An Unavoidable Hazard of Success

Wednesday, June 20, 2018

Delray Beach, FL – If you’re smart, hardworking and persistent, you’ve got what it takes to be successful at any career you choose. But as you climb the ladder, you’re likely to face a problem they don’t talk about in business schools: too many attractive opportunities.

For 90+% of the population, this is a problem that will never arise. But you – you are in the top 10%. And the farther you travel down the road of success, the more opportunities will come your way.

I’ve heard this complaint from good people I’ve mentored for years. Just recently, GR, an up-and-coming copywriter, put it this way:

As one becomes successful, it seems more and more opportunities present themselves. It’s tempting to want to go after every single one of them.

    So how do you spot the opportunities that are right for you? 

Or, how do you decide which ones to say “no” to and which ones to place your bets on?

Here’s a quick answer, the answer I gave to him…

I don’t think there is a failsafe strategy for selecting and rejecting career opportunities.

If you are a thinking person, you will recognize in every opportunity a complex assortment of costs, risks, and benefits. The most obvious of these will be financial. But there are emotional, intellectual, political, and social costs, risks, and benefits too.

If you did a matrix that included all of these variables, it would quickly become very difficult to read. And that’s one reason smart people like GR have trouble deciding which opportunities to take and which to reject.

Here’s the thing. Opportunities are inherently complicated. You can’t un-complicate them.

But you can un-complicate the decision-making process by identifying your priorities. Here is one way to do that:

 

Size matters

The first and perhaps most important consideration is the size of the opportunity. By that I mean how much the opportunity can advance your career.

If the financial benefit is modest (e.g., a chance to make a few hundred or even a few thousand dollars) in your free time, it’s usually best to decline. Why? Because you’d be better off using that time to find bigger opportunities, opportunities to add tens or hundreds of thousands of dollars to your net worth.

If the financial benefit is big but short-term (e.g., a one-time chance to make an extra 10 or 20 thousand dollars), it’s also best to decline. Your free time is valuable. You want to invest it in situations that have a long life so that the benefit can compound, just like money in an investment account.

 

As does duration

That eliminates all but one sort of opportunity: the chance to make a lot of money indefinitely or at least over many years. These are almost always relationship opportunities – opportunities to build mutually advantageous relationships that could continue to grow for the rest of your career.

So ask yourself: Is this a transactional deal or a relationship deal? Transactional deals can be very attractive because they can result in nice, big payouts in a short span of time.
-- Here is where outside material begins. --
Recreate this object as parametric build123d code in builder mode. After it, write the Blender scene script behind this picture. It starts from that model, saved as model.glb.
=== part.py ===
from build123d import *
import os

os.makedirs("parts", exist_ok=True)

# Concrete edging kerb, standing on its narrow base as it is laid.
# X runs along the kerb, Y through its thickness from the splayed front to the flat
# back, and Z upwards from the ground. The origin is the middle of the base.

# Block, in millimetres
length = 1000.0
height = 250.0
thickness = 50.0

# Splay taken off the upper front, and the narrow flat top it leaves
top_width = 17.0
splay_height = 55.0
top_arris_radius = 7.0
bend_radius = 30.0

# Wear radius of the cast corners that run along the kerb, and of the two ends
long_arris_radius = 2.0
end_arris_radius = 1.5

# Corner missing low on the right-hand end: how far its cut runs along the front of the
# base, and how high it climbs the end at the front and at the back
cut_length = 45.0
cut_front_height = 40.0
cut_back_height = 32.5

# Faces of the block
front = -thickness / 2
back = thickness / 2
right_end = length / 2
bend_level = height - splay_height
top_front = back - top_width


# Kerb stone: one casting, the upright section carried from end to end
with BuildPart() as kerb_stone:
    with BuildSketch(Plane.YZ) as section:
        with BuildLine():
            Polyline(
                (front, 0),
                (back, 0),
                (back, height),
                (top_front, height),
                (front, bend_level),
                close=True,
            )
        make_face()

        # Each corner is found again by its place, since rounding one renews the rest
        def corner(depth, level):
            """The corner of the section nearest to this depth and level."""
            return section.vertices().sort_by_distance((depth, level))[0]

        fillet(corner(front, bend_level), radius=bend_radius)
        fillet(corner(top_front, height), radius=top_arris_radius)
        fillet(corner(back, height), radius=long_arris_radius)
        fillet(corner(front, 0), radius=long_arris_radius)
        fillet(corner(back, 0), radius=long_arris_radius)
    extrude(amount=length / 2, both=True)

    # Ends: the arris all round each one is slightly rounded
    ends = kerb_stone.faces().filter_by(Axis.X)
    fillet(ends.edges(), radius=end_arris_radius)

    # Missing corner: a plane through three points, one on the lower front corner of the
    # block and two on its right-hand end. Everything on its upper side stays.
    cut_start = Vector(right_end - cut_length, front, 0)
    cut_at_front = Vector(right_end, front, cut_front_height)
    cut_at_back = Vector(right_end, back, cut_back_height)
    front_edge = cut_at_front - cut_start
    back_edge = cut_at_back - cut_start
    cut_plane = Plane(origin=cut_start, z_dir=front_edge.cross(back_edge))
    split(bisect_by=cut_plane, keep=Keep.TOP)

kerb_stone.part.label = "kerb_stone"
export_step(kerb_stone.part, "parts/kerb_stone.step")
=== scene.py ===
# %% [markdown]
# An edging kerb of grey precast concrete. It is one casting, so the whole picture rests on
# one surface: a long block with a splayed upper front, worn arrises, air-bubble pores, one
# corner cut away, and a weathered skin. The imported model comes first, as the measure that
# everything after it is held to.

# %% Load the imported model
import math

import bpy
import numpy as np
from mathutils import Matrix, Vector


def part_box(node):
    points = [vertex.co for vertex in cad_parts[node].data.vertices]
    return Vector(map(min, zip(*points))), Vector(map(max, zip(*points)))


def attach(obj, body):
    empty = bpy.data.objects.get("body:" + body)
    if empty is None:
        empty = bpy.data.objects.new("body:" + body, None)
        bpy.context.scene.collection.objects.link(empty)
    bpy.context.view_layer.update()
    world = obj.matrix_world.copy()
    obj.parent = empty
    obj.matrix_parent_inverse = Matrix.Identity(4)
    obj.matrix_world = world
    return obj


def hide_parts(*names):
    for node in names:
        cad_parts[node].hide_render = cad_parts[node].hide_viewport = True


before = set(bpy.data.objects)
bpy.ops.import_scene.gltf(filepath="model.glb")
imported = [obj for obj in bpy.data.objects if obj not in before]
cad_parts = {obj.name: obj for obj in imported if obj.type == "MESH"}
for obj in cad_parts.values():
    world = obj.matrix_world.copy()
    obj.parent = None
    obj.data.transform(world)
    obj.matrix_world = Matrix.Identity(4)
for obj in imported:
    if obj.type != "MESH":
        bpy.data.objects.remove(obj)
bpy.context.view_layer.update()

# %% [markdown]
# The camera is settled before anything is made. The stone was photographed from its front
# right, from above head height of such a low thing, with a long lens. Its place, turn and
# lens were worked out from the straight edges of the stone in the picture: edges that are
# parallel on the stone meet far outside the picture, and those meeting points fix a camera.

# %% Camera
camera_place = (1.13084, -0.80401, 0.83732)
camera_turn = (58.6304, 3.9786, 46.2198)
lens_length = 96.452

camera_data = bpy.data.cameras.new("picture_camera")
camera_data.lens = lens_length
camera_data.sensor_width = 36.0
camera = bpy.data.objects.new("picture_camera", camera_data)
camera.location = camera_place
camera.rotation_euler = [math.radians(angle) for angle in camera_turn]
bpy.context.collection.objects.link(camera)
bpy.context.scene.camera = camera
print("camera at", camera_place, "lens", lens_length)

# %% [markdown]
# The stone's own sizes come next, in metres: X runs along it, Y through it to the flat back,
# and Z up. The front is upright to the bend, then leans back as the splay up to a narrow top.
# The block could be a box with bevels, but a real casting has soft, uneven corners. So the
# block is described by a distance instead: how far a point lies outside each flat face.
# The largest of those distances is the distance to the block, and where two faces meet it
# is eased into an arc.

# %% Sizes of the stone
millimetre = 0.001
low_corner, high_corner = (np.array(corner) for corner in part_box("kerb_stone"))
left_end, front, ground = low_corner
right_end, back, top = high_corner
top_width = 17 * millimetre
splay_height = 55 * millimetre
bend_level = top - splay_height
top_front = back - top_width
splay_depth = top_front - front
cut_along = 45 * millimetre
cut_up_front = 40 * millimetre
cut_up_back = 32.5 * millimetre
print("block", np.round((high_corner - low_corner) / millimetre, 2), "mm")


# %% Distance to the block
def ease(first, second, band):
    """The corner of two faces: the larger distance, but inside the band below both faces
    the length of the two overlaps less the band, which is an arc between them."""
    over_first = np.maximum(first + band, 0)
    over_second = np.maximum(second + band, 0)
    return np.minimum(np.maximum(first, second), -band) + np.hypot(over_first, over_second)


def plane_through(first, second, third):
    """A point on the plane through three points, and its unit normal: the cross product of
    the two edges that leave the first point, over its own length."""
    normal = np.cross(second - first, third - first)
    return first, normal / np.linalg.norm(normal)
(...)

But you have to keep in mind that transactional activities do not compound, and compounding – as Einstein is reported to have said – is the E=MC2 of building wealth.

 

The downside

Just because the opportunity is big and long-term doesn’t mean you should take it. You must also analyze the costs and risks before you make a decision.

By costs I mean any financial investment you might be asked to make and the cost in terms of your time. The financial investment is relatively easy to assess. Just ask yourself if you would be comfortable losing any part of your investment. If you would be unhappy with such a result, say no.

If you’re okay with any financial investment, you have to determine whether your time is worth the potential benefit. And there is a little trick some people use to figure out exactly how valuable their time is.

Figure out how much you make right now on a per-hour basis. (Your annual compensation, including bonuses, fees, royalties, and dividends) Then divide that by the number of hours that you work. Let’s say that number is $100. Take the number of hours you’ve determined the opportunity will cost you and divide it into the financial benefit you expect to get from it (again on a yearly basis). If it is less than $200 (effectively doubling your current hourly value), say no.

Making decisions about whether to take or reject opportunities is not as simple as tossing a coin. But it doesn’t have to be crazy difficult. You don’t have to calculate every single variable. The main considerations are very few:

 

  • How large is the benefit?
  • How long will it last?
  • What are the costs – both financial but also in terms of time?
  • What are the risks – and am I comfortable taking them?

 

Only you can make the final decision about whether or not to pursue any opportunity that comes your way. But by evaluating each opportunity in this way, you’ll make more decisions more quickly and with greater confidence.